The judges are meeting Monday, in part, Mershon said, to try and get everyone on the same page.

"Change is difficult," said Delahanty, speaking of some judges' apprehension. "And this would be a culture shock, changing what we've been doing for the last 30 years."

Jefferson District Court starts at 9 a.m., with thousands of people crowding for seats and lining hallways, some waiting hours for their case to be heard - a problem the National Center for State Courts said needed to be addressed 15 years ago in its study of the trouble court system.

"Volume is driving the system to produce dispositions on a fast treadmill with little opportunity for anyone to study the facts, consider alternative … dispositions or explain what is happening to bewildered members of the public," the report said.

Delahanty said 75 percent of the courthouse traffic is in the morning, with most people arriving at 9 a.m. instead of staggering criminal cases throughout the day.

"There are days this place looks like Grand Central Station," he said.

Jefferson district judges rotate dockets every six months, handling exclusively either criminal, civil, juvenile or traffic cases, before trading off. When the judges move, they inherit all the cases, meaning a case may be handed off several times.

"There were certain judges you didn't want to end up behind in the rotation system," Mershon said of past years when he worked District Court, though he stressed that the current group of judges are much more efficient. "They would just pile cases up."

Delahanty has proposed a system more like circuit court, where each judge has his own docket of all types of cases - civil, criminal, disability, probate and juvenile - and keeps them until they are concluded.

"The case would belong to you forever, following you wherever you go," he said.

He also would like to see cases schedule in the morning and afternoon to ease crowding, so "hopefully we eliminate some of the cattle-call nature of the business we do."

But some judges and reorganization committee members say Delahanty's plan is too drastic, and perhaps too costly.

"You have to start and work your way into these things," said Judge Claude Prather, who likes the idea of Delahanty's plan but doesn't know if it practical. "You just can't create havoc all at one time."

The Jefferson County Attorney's Office believes ending the rotation system would confuse the public about where they need to go for their case. And county prosecutors, who often specialize in DUI or juvenile cases and spend time in one courtroom, would be spread thin and have to become acquainted with all types of cases that would come up in every courtroom.

Mershon said judges have favored a more moderate plan that would combine criminal dockets - putting traffic, non-support, misdemeanor, warrant and felony cases together on the same dockets - and spread them among more judges, while instituting longer rotations, perhaps for up to two years and possibly staggering dockets.

County Attorney Mike O'Connell and his office has proposed a plan that would create two separate domestic-violence courts for 4,000 to 5,000 cases a year, adding more traffic cases to night and staggering dockets.

Those cases are more complex and dangerous, deserving more time and focus from judges, he said: "It doesn't need to be mixed in with shoplifting and alcohol intoxication cases."

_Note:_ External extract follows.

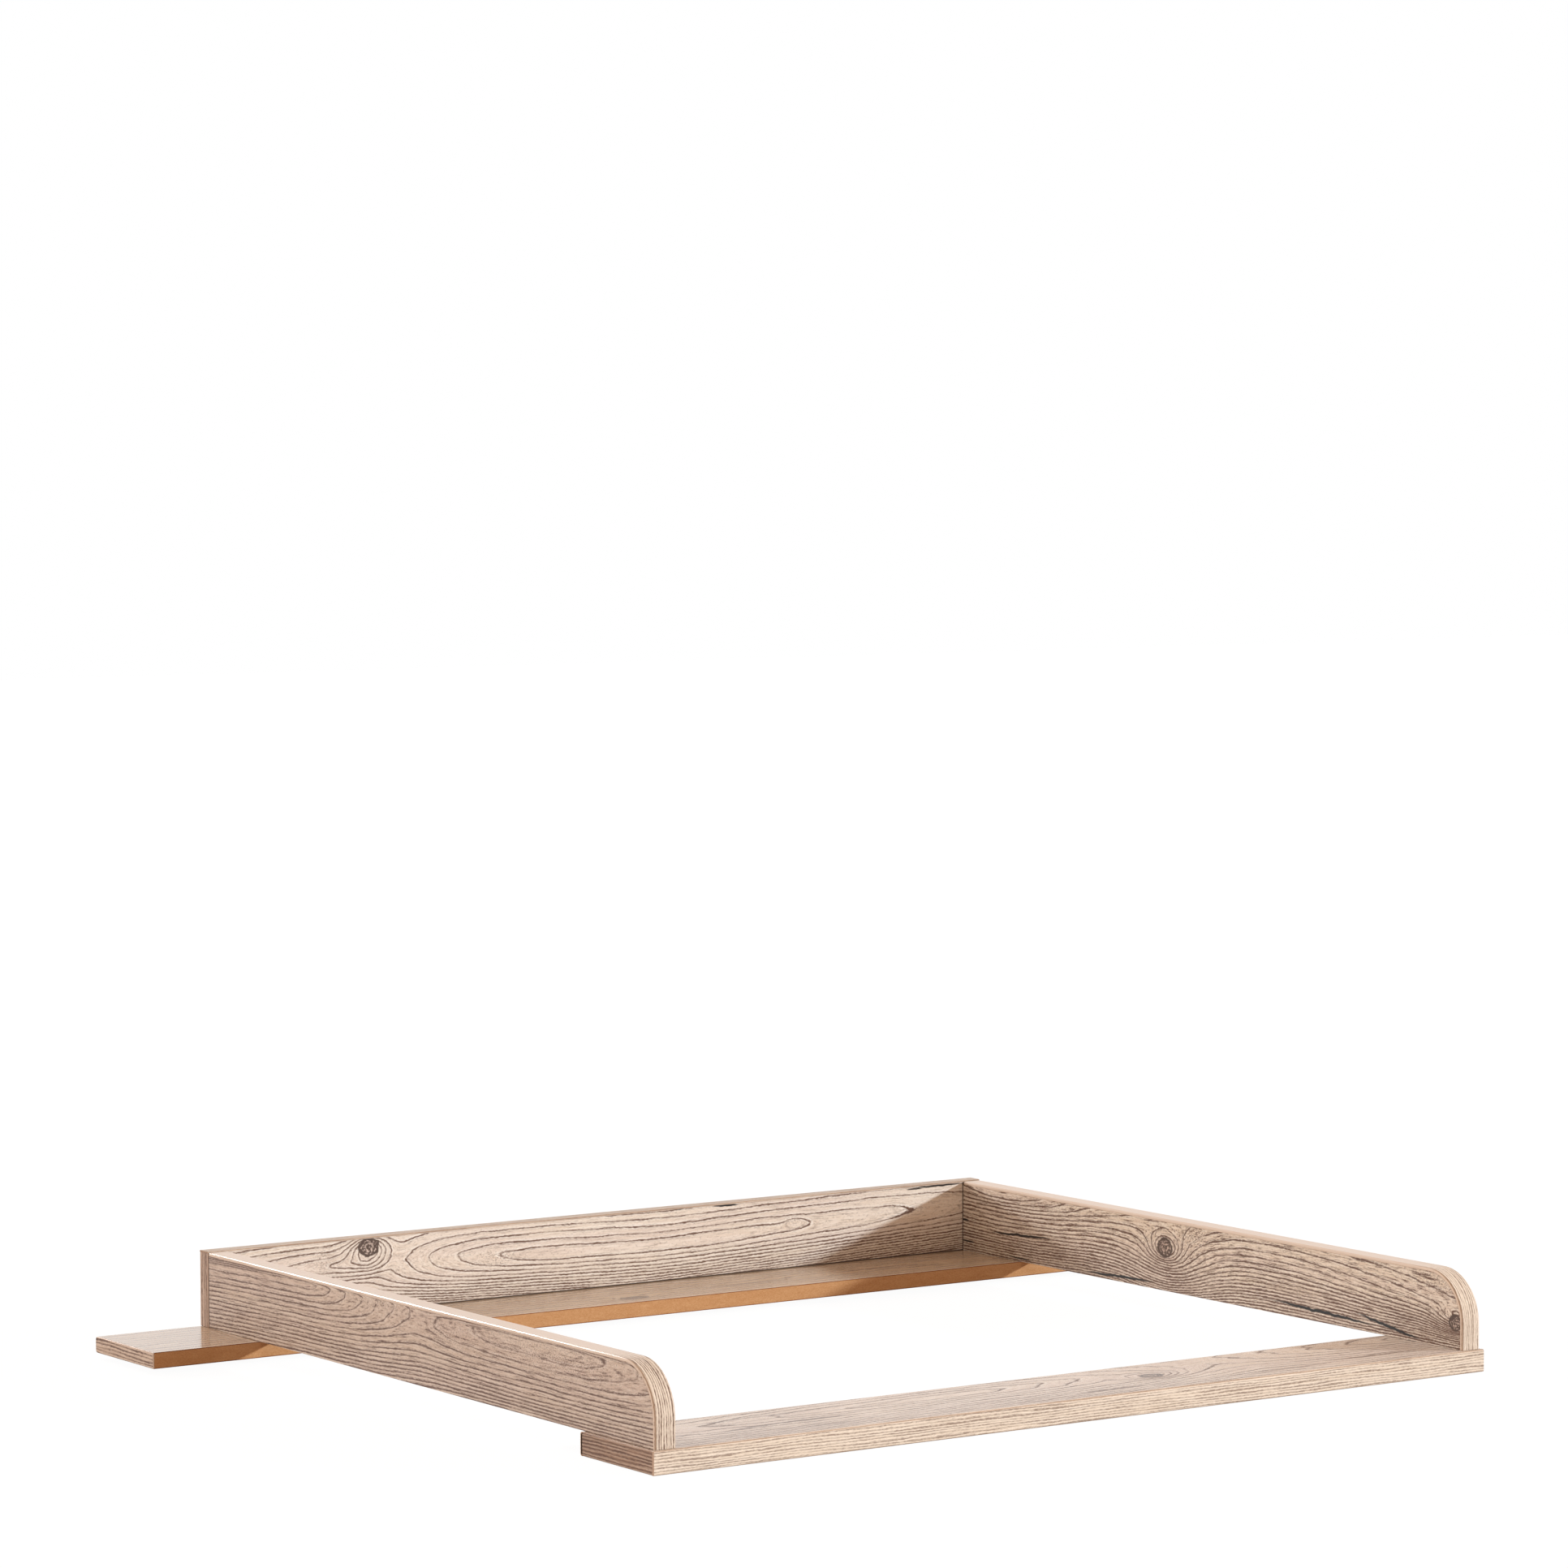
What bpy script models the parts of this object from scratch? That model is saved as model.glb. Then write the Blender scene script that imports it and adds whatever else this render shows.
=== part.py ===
"""A changing top: a frame of three rails on edge, open at the front, joined by two boards that lie flat.

The front board lies under the front ends of the side rails. The rear board lies under their rear ends and
under the back rail, and runs out past the frame on both sides. The frame stands on a dresser, whose top fills
the space between the two boards and carries the undersides of the side rails.

X runs to the right along the front, Y to the back and Z up. The origin is on the ground, under the middle of
the outer sizes. Every length is in metres.
"""

import math
from typing import NamedTuple

import bmesh
import bpy
from mathutils import Matrix, Vector

# Side rails
FRAME_WIDTH = 0.950
RAIL_LENGTH = 0.825
RAIL_HEIGHT = 0.075
RAIL_THICKNESS = 0.022
RAIL_CORNER_RADIUS = 0.050

# Back rail
BACK_RAIL_THICKNESS = 0.018
BACK_RAIL_RISE = 0.001

# Front board
FRONT_BOARD_THICKNESS = 0.022
FRONT_BOARD_DEPTH = 0.122
FRONT_OVERHANG = 0.003
SIDE_OVERHANG = 0.003

# Rear board
REAR_BOARD_THICKNESS = 0.016
REAR_BOARD_DEPTH = 0.122
REAR_WING_LENGTH = 0.117

# Edge bands: how thick each one is, and the radius that its outer edges are milled to
LONG_BAND_THICKNESS = 0.003
FRONT_BAND_RADIUS = 0.0018
BACK_BAND_RADIUS = 0.0028
RAIL_BAND_RADIUS = 0.0018
END_BAND_THICKNESS = 0.0015
END_BAND_RADIUS = 0.0012

# Clearances: between screwed boards, between a board and its band, and round a screw or a dowel
JOINT_GAP = 0.0003
GLUE_LINE = 0.0002
BORE_GAP = 0.0003
CUT_OVERRUN = 0.002

# One-piece connecting screw with a countersunk head and a hexagon socket
SCREW_LENGTH = 0.050
SCREW_HEAD_RADIUS = 0.005
SCREW_HEAD_RIM = 0.0008
SCREW_CONE_DEPTH = 0.0017
SCREW_NECK_RADIUS = 0.0035
SCREW_NECK_LENGTH = 0.0090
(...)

Dan Goyette, head of Jefferson County Public Defender's office, who has proposed a plan similar to Delahanty's, called the current system a relic from decades past.

"The quality of justice really suffers as a result," he said.

Jefferson Circuit Court Clerk David Nicholson said his office is not pushing any plan, but when the clerk's office rated each of the seven plans Delahanty's ranked the highest.

"We have lost sight of our mission statement," Delahanty said of some of the other plans.